Past rivers so dry that the cracks split the earth
and no one can say what the red land is worth
He’s been where the ‘roos jump high in the air,
where wallabies roam over land green and fair.

He thought once of settling, of taking a wife,
but decided with forethought that wasn’t the life
No drover would fit in a life in the city;
to leave all this space would be more than a pity.

In a place like Sydney or Melbourne or Darwin
where the people all flock and there’s plenty of sin
No woman in town would put up with his roving,
this need to be moving, and constantly going

To the back blocks and endless wide open plains,
far away from the city and shops and the trains
There’s no female around who’d put up with the hide
of a man who yearns just to be free to ride.

The man who knows joy in a good horse beneath you,
a dog for a pal and restrictions so few
The hard times and good times; the dust and the heat,
where no man gives in to a thing like defeat.

The bush folk have ways the townsfolk don’t know.
They’ll greet you with pleasure, and then let you go
To wander the wide open plains that you love,
where at night all the stars fairly blaze up above.

On a night when the air is crystal clear,
you’ll sit ‘neath a sky where the stars seem so near
You can reach out and touch them in the frosty sky
and be closer to God than you’ll be when you die.

A stockman knows all about drought dust and heat,
but in his way of life won’t put up with defeat.
His life’s filled with pleasures no town man would know.
Old Irish is off where the wanderers go.

This last one is set in the doc’s waiting room, where I seem to be spending far too much time of late.

The Doctor’s Surgery

Are you shorter than you used to be?
A strange but smart enough query
It’s listed there with many more
on the inside of my doctor’s door

With other questions about your health,
asked bluntly and without much stealth
Do you require a cholesterol check?
Or some acupuncture for a pain in the neck?

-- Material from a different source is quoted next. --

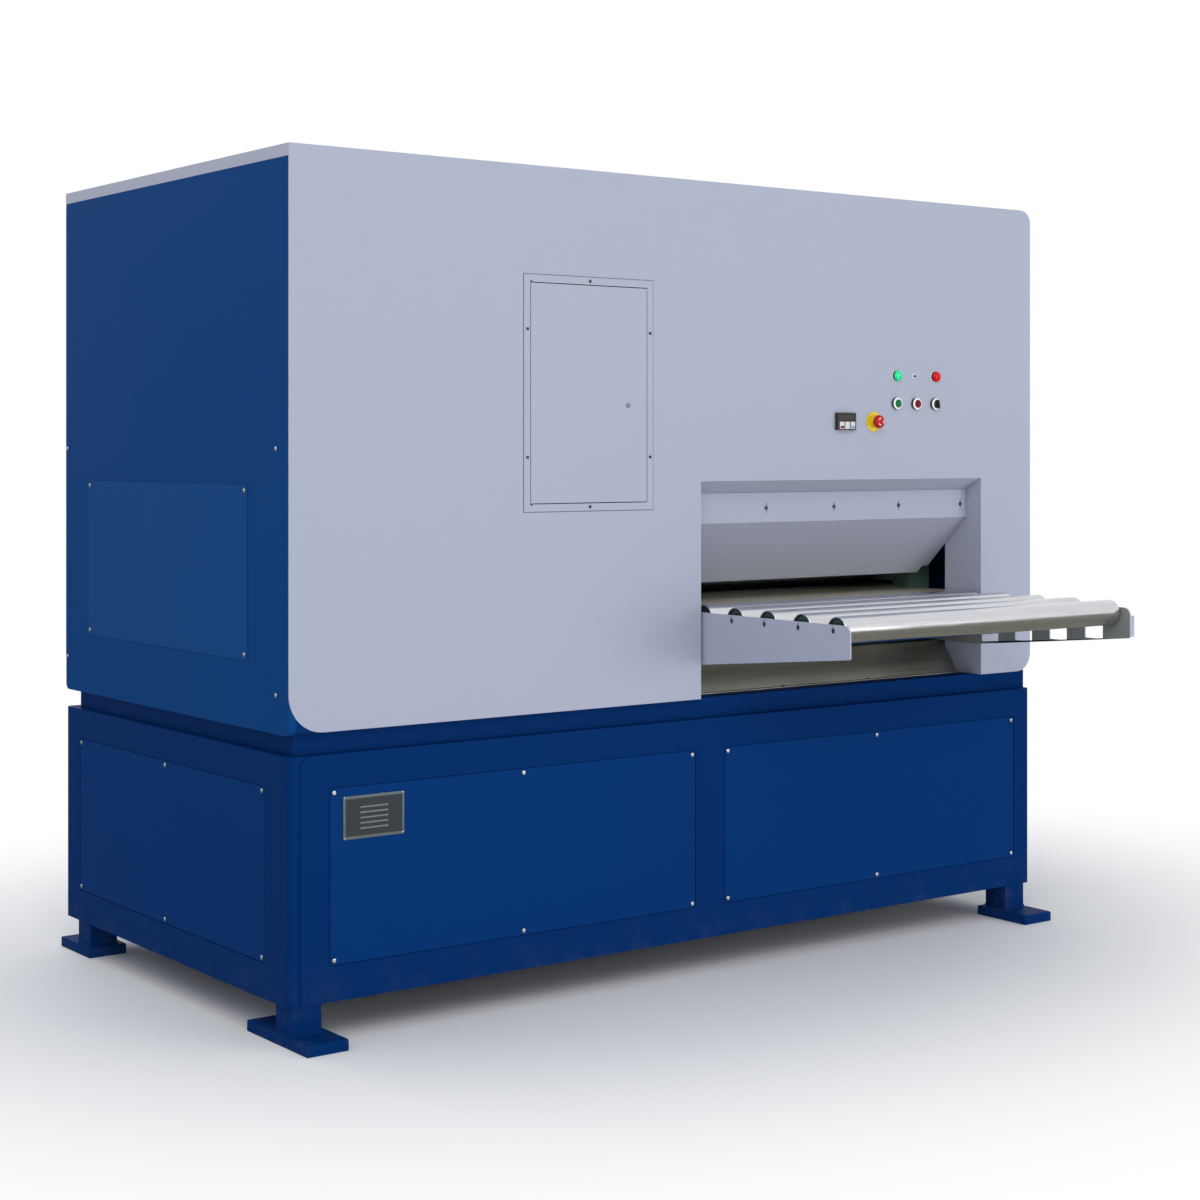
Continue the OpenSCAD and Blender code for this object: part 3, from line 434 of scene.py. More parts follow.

Perhaps the others that sit with me
In this my doctor’s nice surgery
Have bunions or wind, are feeling weak,
or maybe like me have come to seek

A reason for what is making them crook,
why they often feel dizzy while reading a book
Did that one over there wake up with a pain?
Perhaps she is simply feeling the strain

With a boy who plays up, shouts and screams
She’s probably coming apart at the seams
Ah, here’s the doctor, I think it’s my turn,
to unload my problems so I can learn

What’s wrong, what’s the trouble with me?
It will all be unfolded in his surgery
He’ll tell me I’m well, I’m fit and fine, 
and I’ll leave with a smile until the next time

When I want the assurance of someone so wise,
who’ll look in my ears, down my throat, in my eyes.
Some reassurance will see me right,
Some kind words of comfort; some doctorly insight

I’ll leave his office on jaunty feet,
glad to get out on the sunny street
It’s good to know that I’m fit and whole.
I know I feel fine for my doc told me so.